Dyrektor sportowy PZKol. Andrzej Piątek, który jechał w wozie technicznym za Białobłockim, nie mógł się go nachwalić. Pojechał fenomenalnie, bezbłędnie całą trasę, którą wcześniej dokładnie poznał. Zakręty brał przy pełnej prędkości i doścignął startującego przed nim Szwajcara Silvana Dilliera - ocenił.

Piątek zwrócił uwagę na pełen profesjonalizm Białobłockiego pod względem przygotowania sprzętu. Pilnował wszystkiego. Założył nawet nakładkę aerodynamiczną na tylną przerzutkę, aby tylko móc poprawić swój wynik.
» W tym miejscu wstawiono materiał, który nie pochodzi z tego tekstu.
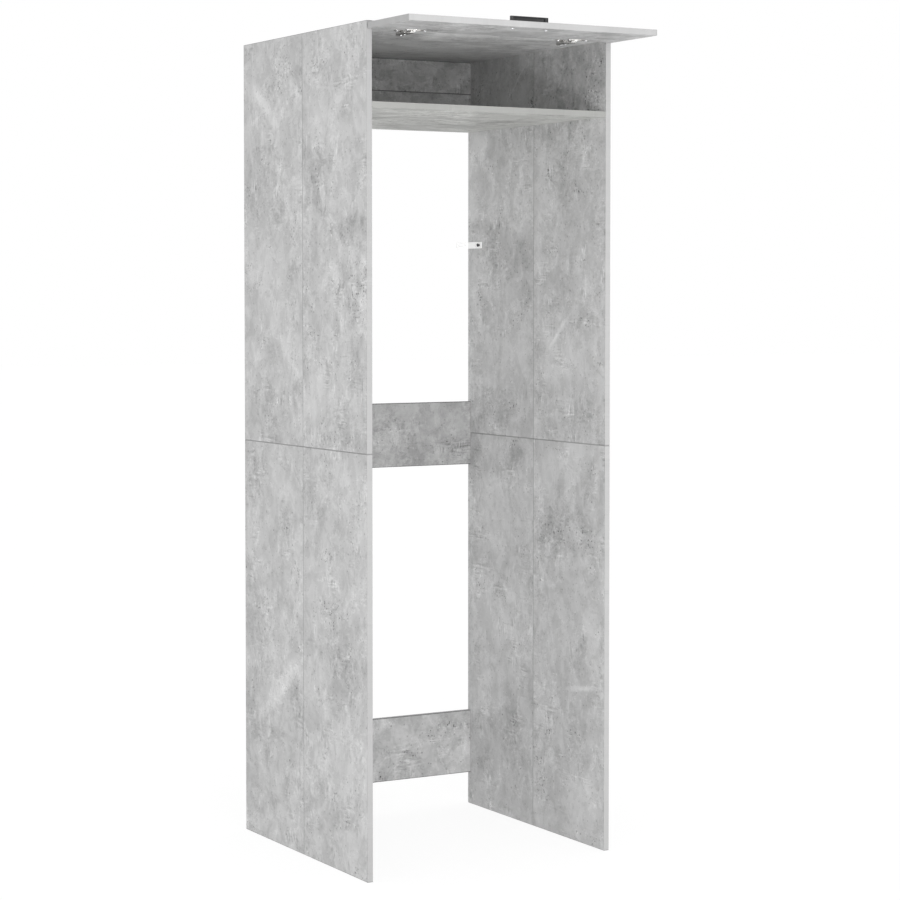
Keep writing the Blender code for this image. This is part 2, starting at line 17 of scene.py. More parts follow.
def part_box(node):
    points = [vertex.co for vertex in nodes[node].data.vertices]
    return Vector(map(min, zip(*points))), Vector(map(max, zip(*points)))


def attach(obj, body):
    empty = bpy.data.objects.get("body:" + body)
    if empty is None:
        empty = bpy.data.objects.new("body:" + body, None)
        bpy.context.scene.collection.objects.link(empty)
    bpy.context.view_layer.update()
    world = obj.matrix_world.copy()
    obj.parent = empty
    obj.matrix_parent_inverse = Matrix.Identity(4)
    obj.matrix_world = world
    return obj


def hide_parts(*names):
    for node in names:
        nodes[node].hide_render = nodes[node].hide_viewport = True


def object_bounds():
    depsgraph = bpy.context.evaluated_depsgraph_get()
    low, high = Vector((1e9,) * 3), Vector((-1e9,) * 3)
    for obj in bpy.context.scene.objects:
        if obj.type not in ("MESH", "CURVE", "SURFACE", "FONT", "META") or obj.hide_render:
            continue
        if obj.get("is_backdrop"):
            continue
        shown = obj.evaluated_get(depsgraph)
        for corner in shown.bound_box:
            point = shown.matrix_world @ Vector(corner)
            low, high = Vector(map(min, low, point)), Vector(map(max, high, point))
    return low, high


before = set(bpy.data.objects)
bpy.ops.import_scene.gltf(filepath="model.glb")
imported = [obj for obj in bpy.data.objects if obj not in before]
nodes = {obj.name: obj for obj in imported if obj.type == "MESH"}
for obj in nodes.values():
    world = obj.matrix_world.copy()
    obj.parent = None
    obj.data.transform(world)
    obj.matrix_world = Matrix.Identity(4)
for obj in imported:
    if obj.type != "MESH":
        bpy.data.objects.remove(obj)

solid_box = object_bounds()
scene = bpy.context.scene
sides = ("left", "right")

# %% [markdown]
# ## Node trees as Python
# A finish is a graph of nodes. One small class wraps the output of a node, and adding or
# multiplying two of them adds a Math node, so the finish reads like the formula that it is. One
# method adds any other node: it takes the node's type, its settings and the values or links of its
# sockets.

# %% Signals and graphs
class Signal:
    """The output of a node. Arithmetic on signals adds Math nodes."""

    def __init__(self, graph, socket):
        self.graph, self.socket = graph, socket

    def math(self, operation, *others):
        inputs = dict(enumerate((self, *others)))
        return self.graph.node("ShaderNodeMath", {"operation": operation}, inputs)

    def __add__(self, other):
        return self.math("ADD", other)

    def __sub__(self, other):
        return self.math("SUBTRACT", other)

    def __rsub__(self, other):
        return self.math("MULTIPLY_ADD", -1, other)

    def __mul__(self, other):
        return self.math("MULTIPLY", other)

    __radd__, __rmul__ = __add__, __mul__

    def least(self, other):
        return self.math("MINIMUM", other)

    def most(self, other):
        return self.math("MAXIMUM", other)

    def size(self):
        return self.math("ABSOLUTE")

    def rise(self, low, high):
        """0 below low, 1 above high and a soft step between. It falls if low is above high."""
        settings = {"interpolation_type": "SMOOTHSTEP"}
        inputs = {"Value": self, "From Min": low, "From Max": high}
        return self.graph.node("ShaderNodeMapRange", settings, inputs)


class Graph:
    """A node tree under construction."""

    def __init__(self, tree):
        self.tree = tree

    def connect(self, socket, value):
        if isinstance(value, Signal):
            self.tree.links.new(value.socket, socket)
        else:
            socket.default_value = value

    def node(self, kind, settings=None, inputs=None, output=0):
        node = self.tree.nodes.new(kind)
        for name, value in (settings or {}).items():
            setattr(node, name, value)
        for name, value in (inputs or {}).items():
            self.connect(node.inputs[name], value)
        return Signal(self, node.outputs[output])

    def vector(self, x, y, z):
        return self.node("ShaderNodeCombineXYZ", None, {"X": x, "Y": y, "Z": z})

    def mix_color(self, factor, first, second):
        inputs = {"Factor": factor, "A": first, "B": second}
        return self.node("ShaderNodeMix", {"data_type": "RGBA"}, inputs, "Result")


class Finish(Graph):
    """A material under construction. Roughness and metal are set on the shader's own sockets."""

    def __init__(self, name, roughness=0.5, metallic=0.0):
        self.material = bpy.data.materials.new(name)
        self.material.use_nodes = True
        super().__init__(self.material.node_tree)
        self.shader = self.tree.nodes["Principled BSDF"]
        self.shader.inputs["Roughness"].default_value = roughness
        self.shader.inputs["Metallic"].default_value = metallic
        self.place = self.node("ShaderNodeTexCoord", output="Object")
        self.x, self.y, self.z = (
            self.node("ShaderNodeSeparateXYZ", None, {0: self.place}, axis) for axis in "XYZ")

    def shade(self, **inputs):
        for name, value in inputs.items():
            self.connect(self.shader.inputs[name.replace("_", " ").title()], value)

    def noise(self, place, detail=2.0, roughness=0.5, distortion=0.0):
        inputs = dict(Vector=place, Scale=1.0, Detail=detail, Roughness=roughness,
                      Distortion=distortion)
        return self.node("ShaderNodeTexNoise", None, inputs)

    def tinted(self, value, tint):
        """A grey value as a colour, with each part scaled by the tint."""
        parts = {name: value * share for name, share in zip(("Red", "Green", "Blue"), tint)}
        return self.node("ShaderNodeCombineColor", None, parts)

    def bump(self, height, distance):
        inputs = {"Height": height, "Distance": distance, "Strength": 1.0}
        return self.node("ShaderNodeBump", None, inputs)


print("classes ready")

# %% [markdown]
# ## Concrete print
# The boards are chipboard with a printed paper pressed on, so the surface is flat and matt. The
# print shows the marks of a trowelled wall: large clouds, upright brush streaks, level smears,
# clusters of pores and a few pale feathers. It is built from noise at the real size of each mark,
# so that it never repeats. Every board is cut from another place of the sheet, which is why the
# marks stop at a seam.

# %% Sheet of print
print_tone = 0.53
# The 'shadow' and 'light' kinds are darker and paler print on the walls, and painted shade and
# painted light where they lie inside the compartment.
print_and_painted_light_tones = {"smudge": -0.115, "shadow": -0.08, "light": 0.075, "feather": 0.17}


def scaled(finish, across, along, layer, across_size, along_size):
    """Sheet coordinates in units of a mark's own size."""
    return finish.vector(across * (1 / across_size), along * (1 / along_size), layer)


def patch(finish, across, along, centre, half_size, turn, ragged):
    """1 inside a patch with a soft and ragged outline, 0 outside. The turn is in degrees."""
    cos, sin = math.cos(math.radians(turn)), math.sin(math.radians(turn))
    off_across, off_along = across - centre[0], along - centre[1]
    u = off_across * (cos / half_size[0]) + off_along * (sin / half_size[0])
    v = off_along * (cos / half_size[1]) - off_across * (sin / half_size[1])
    return (u * u + v * v + ragged).rise(1.5, -0.1)


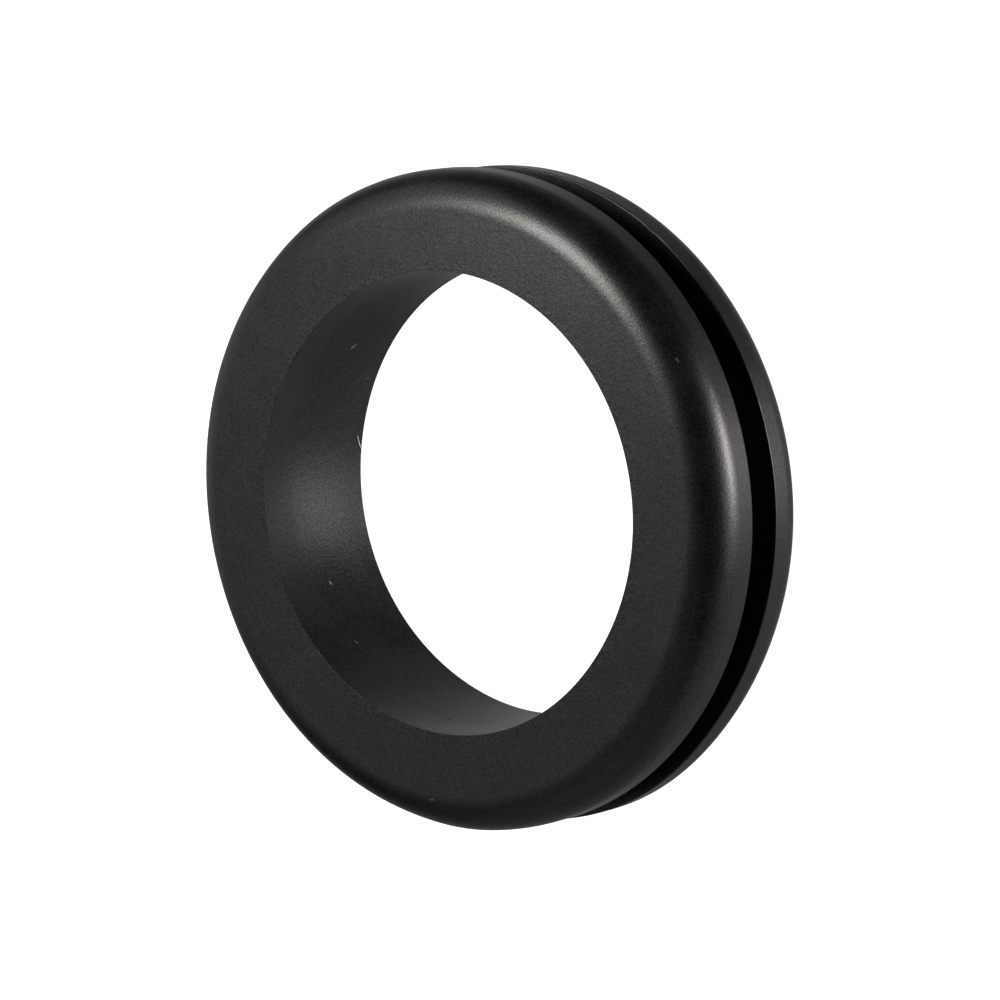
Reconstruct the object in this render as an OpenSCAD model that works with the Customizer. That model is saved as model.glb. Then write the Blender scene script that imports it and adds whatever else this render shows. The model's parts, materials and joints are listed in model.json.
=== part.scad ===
// Panel grommet: one soft rubber ring that lines a hole in a sheet panel.
// A flange stands on each side of a square groove. The groove grips the panel's edge,
// and cables or hoses pass through the smooth bore.
// The ring lies flat on its back flange. Z is its axis, and the origin is the centre
// of the face that it lies on.

/* [Ring] */
// Diameter over the flanges
outer_d = 60; // [55:0.5:90]
// Diameter of the bore that cables pass through
bore_d = 42; // [20:0.5:46]
// Radius on the edge at each mouth of the bore
mouth_r = 0.15; // [0.1:0.05:1]

/* [Flanges] */
// Thickness of each flange, from its flat face to the groove
flange_t = 5.4; // [2:0.1:10]
// Radius of the full shoulder between a flange's flat face and its rim
shoulder_r = 3.5; // [0.5:0.1:5]
// Radius on the corner between a flange's rim and the groove
lip_r = 0.2; // [0.1:0.05:1]

/* [Panel groove] */
// Width of the groove, which grips the panel's edge
groove_w = 3.2; // [1:0.1:8]
// Diameter of the groove's floor, which seats in the panel hole
groove_d = 50; // [46:0.5:56]
// Radius in the two corners of the groove's floor
root_r = 0.4; // [0.1:0.05:0.8]

/* [Hidden] */
$fn = 180;
outer_r = outer_d / 2;
bore_r = bore_d / 2;
groove_r = groove_d / 2;
overall_t = 2 * flange_t + groove_w;
ring_wall = outer_r - bore_r;
groove_depth = outer_r - groove_r;
// Each round is held to the wall that it lies on
mouth_round = min(mouth_r, flange_t / 4, ring_wall / 4);
lip_round = min(lip_r, flange_t / 4, groove_depth / 4);
root_round = min(root_r, groove_w / 4, groove_depth / 4);
shoulder_round = min(shoulder_r, flange_t - lip_round, ring_wall - mouth_round);
// How far a cutting shape reaches past the surface that it trims
overrun = 1;

// What a round of radius r takes off a square outer corner at the origin.
// The corner's material lies below it and to its left.
module corner_waste(r) {
    translate([-r, -r]) difference() {
        square(r + overrun);
        circle(r);
    }
}

// What a fillet of radius r leaves in a square inner corner at the origin.
// The corner's open space lies above it and to its right.
module corner_web(r) {
    difference() {
        translate([-overrun, -overrun]) square(r + overrun);
        translate([r, r]) circle(r);
    }
}

// The groove in section, with fillets in the two corners of its floor
module groove_section() {
    translate([groove_r, flange_t]) difference() {
        square([groove_depth + overrun, groove_w]);
        corner_web(root_round);
        translate([0, groove_w]) mirror([0, 1]) corner_web(root_round);
    }
}

// What the rounds take off the back flange in section
module flange_waste() {
    translate([outer_r, 0]) mirror([0, 1]) corner_waste(shoulder_round);
    translate([bore_r, 0]) rotate(180) corner_waste(mouth_round);
    translate([outer_r, flange_t]) corner_waste(lip_round);
}

// Half section through the ring, with the radius along X and the axis along Y.
// The front flange mirrors the back one.
module ring_section() {
    difference() {
        translate([bore_r, 0]) square([ring_wall, overall_t]);
        groove_section();
        flange_waste();
        translate([0, overall_t]) mirror([0, 1]) flange_waste();
    }
}

module grommet() {
    color("#1b1b1c") rotate_extrude() ring_section();
}

grommet();
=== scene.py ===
"""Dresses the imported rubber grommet: its body, a fibre of lint, the floor, the light and the camera."""

import json
import math

import bpy
from mathutils import Matrix, Vector


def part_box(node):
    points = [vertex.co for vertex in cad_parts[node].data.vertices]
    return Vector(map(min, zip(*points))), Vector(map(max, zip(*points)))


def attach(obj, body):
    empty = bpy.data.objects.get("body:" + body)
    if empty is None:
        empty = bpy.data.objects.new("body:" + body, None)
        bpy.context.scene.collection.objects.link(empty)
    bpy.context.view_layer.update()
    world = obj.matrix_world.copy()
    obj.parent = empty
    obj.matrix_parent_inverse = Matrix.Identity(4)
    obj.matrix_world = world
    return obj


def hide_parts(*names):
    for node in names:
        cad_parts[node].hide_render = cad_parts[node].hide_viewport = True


MM = 0.001

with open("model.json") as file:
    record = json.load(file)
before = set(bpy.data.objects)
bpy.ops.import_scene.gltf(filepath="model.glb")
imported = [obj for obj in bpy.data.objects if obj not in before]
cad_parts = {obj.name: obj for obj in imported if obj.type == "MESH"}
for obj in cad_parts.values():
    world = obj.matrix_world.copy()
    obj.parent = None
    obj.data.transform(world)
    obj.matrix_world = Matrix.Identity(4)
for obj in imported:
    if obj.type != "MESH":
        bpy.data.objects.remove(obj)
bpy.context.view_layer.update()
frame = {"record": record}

# The ring's own sizes, in metres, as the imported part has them
MOUNTS = {mount["name"]: mount for mount in frame["record"]["mounts"]}
OUTER_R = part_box("grommet")[1].x
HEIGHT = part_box("grommet")[1].z
BORE_R = MOUNTS["bore"]["dims"]["r_mm"] * MM
GROOVE_R = MOUNTS["panel_groove"]["dims"]["r_mm"] * MM
GROOVE_W = MOUNTS["panel_groove"]["dims"]["length_mm"] * MM
FLANGE_T = (HEIGHT - GROOVE_W) / 2
SHOULDER_R = 3.5 * MM
ROOT_R = 0.4 * MM

# The photographed ring's lips and mouths are sharper than the part's
LIP_R = 0.12 * MM
MOUTH_R = 0.02 * MM

# Mesh: steps round the ring, and how near its ends a straight stretch has a point to hold the rounds
RING_STEPS = 480
HOLD = 0.04 * MM

# The camera stands where the photographer stood, seen from the ring
CAMERA_AZIMUTH = math.radians(8.36)
CAMERA_ELEVATION = math.radians(51.55)
CAMERA_ROLL = math.radians(100.62)
CAMERA_DISTANCE = 421.0 * MM
CAMERA_AIM = Vector((6.52, 0.46, 14.0)) * MM
LENS_MM = 171.3
SENSOR_MM = 36.0
NEAREST_SEEN = 0.01
FARTHEST_SEEN = 10

# Small dents and swellings of the soft flanges: azimuth, width in degrees, and depth in mm,
# inward positive. FLANGE_SAG is how far both rims lie in all round
FLANGE_SAG = 0.10
FRONT_DENTS = ((-94, 6, -0.10), (156, 20, -0.08), (117, 8, -0.07))
BACK_DENTS = (
    (-100, 14, 0.12),
    (-66, 11, -0.22),
    (-32, 14, 0.12),
    (10, 30, 0.05),
    (86, 9, 0.04),
)
BACK_SHIFT = Vector((0.0, -0.15)) * MM

# The groove gapes a little: how far the back flange's inner face has sunk, in mm, and where more.
# The reach is how far out from the groove's floor it takes to sink fully
BACK_DROOP = 0.40
BACK_DROOPS = ((-68, 14, 0.20), (82, 14, 0.35))
DROOP_REACH = 2 * MM

# The bore isn't quite straight: its wall bellies out, from a foot up to its fullest level and back
# to nothing at the front mouth. Levels and depth in mm, and the power of the curve it falls by.
# The reach is how far out from the bore the rubber still follows its wall
BELLY_DEPTH = 0.48
BELLY_FOOT = 1.5
BELLY_LEVEL = 9.5
BELLY_FALL = 1.4
BORE_REACH = 3 * MM

# Where the belly fades: azimuth, width in degrees, and the share that is gone
BELLY_FADES = ((-140, 18, 0.6), (-110, 20, 0.7))

# Where the mouths are nipped in: azimuth, width in degrees, and depth in mm
FRONT_NIPS = ((-148, 12, 0.15), (-120, 16, 0.17), (-88, 18, 0.17), (-44, 20, 0.22))
BACK_NIPS = ((-120, 20, 0.17), (160, 16, 0.10))

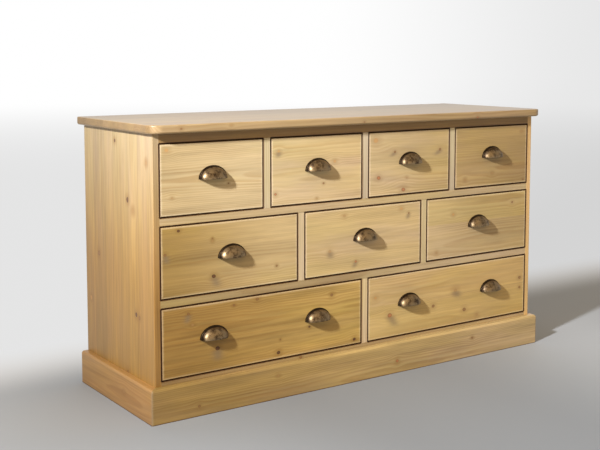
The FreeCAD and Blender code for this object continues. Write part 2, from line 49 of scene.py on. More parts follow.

Białobłocki jest objawieniem polskiego kolarstwa. Dziesięć lat temu wyjechał do Wielkiej Brytanii, gdzie pracował fizycznie, a uprawia zawodowo sport dopiero od sześciu sezonów. W tym roku, w wieku 32 lat zaczął odnosić spektakularne sukcesy. W czerwcu został mistrzem Polski elity, zdobywając przepustkę do Richmond, a w sierpniu sprawił ogromną niespodziankę, wygrywając etap jazdy na czas w Krakowie. Pokonał wtedy o dwie sekundy... Kiryjenkę.

Z Białorusinem wygrał także Bodnar na niedawnym wyścigu Vuelta a Espana. Kolarz zawodowej ekipy Tinkoff-Saxo ma ugruntowaną opinię znakomitego "czasowca".

Kiryjenka nie był wymieniany jako główny faworyt czasówki, ale z pewnością brano go pod uwagę jako kandydata do medalu. W środę po raz drugi stanął na podium mistrzostw świata. W 2012 roku wywalczył brąz, a w dwóch ostatnich czempionatach zajmował czwarte miejsca.